Эти пять лет, которым я готов слагать гимны. Гимн их неповторимости, особой нервной жизненности, человеческим, товарищеским отношениям среди людей искусства, впоследствии так разъединенных рангами, классами, категориями, сортами, этикетками, заслуженностью, народностью… по степени их нужности несомненной или только кажущейся. Казалось, позабыты были карточки литеры А и литеры Б времен эпохи военного коммунизма… Эти особые отношения между людьми искусства, у которых все в будущем, которые с доверием относятся друг к другу, уважая их талант, их человеческую яркость! Некое братство, может быть, и было самым существенным в эти годы, где слово «Революция» звучало как слово «Молодость»… и Счастье жить, творить, мыслить… Это «человеческое» незримо, как кадр кино, наплывает на пейзаж древней Москвы с ее домами, тихо разрушающимися, окрашенными еще в 1910 году.
Выстроен был только один дом в «американском» стиле. Яркосиняя краска звучала диковинно и ново. Это дом «Моссельпрома».
Все повторяли тогда:
Звучность рифмы заменяла товары…
Разрушались церкви, одну за другой их сносили. Но их было так много. Из сорока сороков осталось десять сороков… Пожалуй, вот это было «новое» в московском пейзаже!
Но Китайгородская стена еще стояла прочно. Фонтан на Лубянке также.
Когда были Октябрьские торжества, амуров закрывали гибкой фанерой и на их цилиндрической основе воздвигали серп и молот или символического красноармейца, тоже из фанеры в кубическо-пикассистском стиле!
Москва, как старый чемодан с битком запиханным бельишком, носочками и прочим скарбом, не застегивался. Крышка не прилегала к стенкам, его затягивали веревками. Бельишко из-под веревок выползало… Народ селился на дачах у дачевладельцев-хищников. Учреждения надстраивали этажи для «незаменимых служащих»: третий над вторым, четвертый над третьим. Приспосабливали конюшни, каретники. Сколько писателей, сколько художников жили зимой на дачах. Багрицкий, Паустовский, Андрей Белый, Пяст… Разве можно было рисовать только архитектуру? Разве можно увидеть муравейник без суетливо мчащихся муравьев? Я рисовал все вместе: дома, людей… людей, заслоняющих эти дома, трамваи, набитые людьми, пересекающие «архитектуру».
Это был уже другой рисунок, чем у объективных и точных «гурманов» архитектуры — петербургских мирискусников. Принципиально другой, вырастающий из других участков мозга нашей психики.

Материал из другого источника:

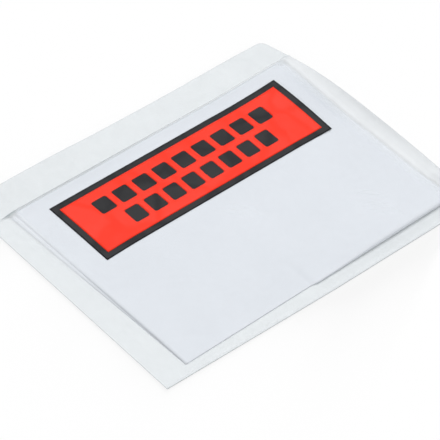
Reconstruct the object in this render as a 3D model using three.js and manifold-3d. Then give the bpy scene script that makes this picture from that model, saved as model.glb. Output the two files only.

Я когда-то в другом месте упрекал мирискусников в недостаточном ощущении «бега», «лета», современной им жизни. В Москве, конца двадцатых и начала тридцатых, не заметить этого полета — значит, было уйти от жизни, уйти в подполье, в преферанс, в собирание марок и экслибрисов…
Я был подготовлен к этим своим «московским» рисункам длительным изображением полевых работ: сенокосы, уборка хлеба, купанья… много купаний в прудах, в реках, на море в Бердянске. Так созревал мой бурный стиль. Никто мне не позирует. Люди живут своей жизнью. Без этих упражнений я не смог бы рисовать улицы Москвы.
В поле, на работах, когда все торопились, я научился рисовать быстро… Иногда я рисовал людей этой «земли»— мужчин, женщин, молодых девушек… Я рисовал их тоже в быстром стиле. Всем же ведь было некогда. Я не Венецианов, и хлеборобы тех лет совсем не мои «крепостные», как у нашего великого основоположника этой темы.
Чудо еще, что сидели минут по двадцати. Мне даже казалось тогда, что простые люди до порога «городской культуры»— более глубокая тема, чем издерганные, нервные, самолюбивые интеллигенты.
Народ — вот тема! Вечная и самая значительная!
Скорость, нервную торопливость, отсутствие академизма в рисунке диктовала не только скорость движений девиц, подбрасывающих на воз охапку сена, но вот это новое ощущение времени, появившееся у всех после революции!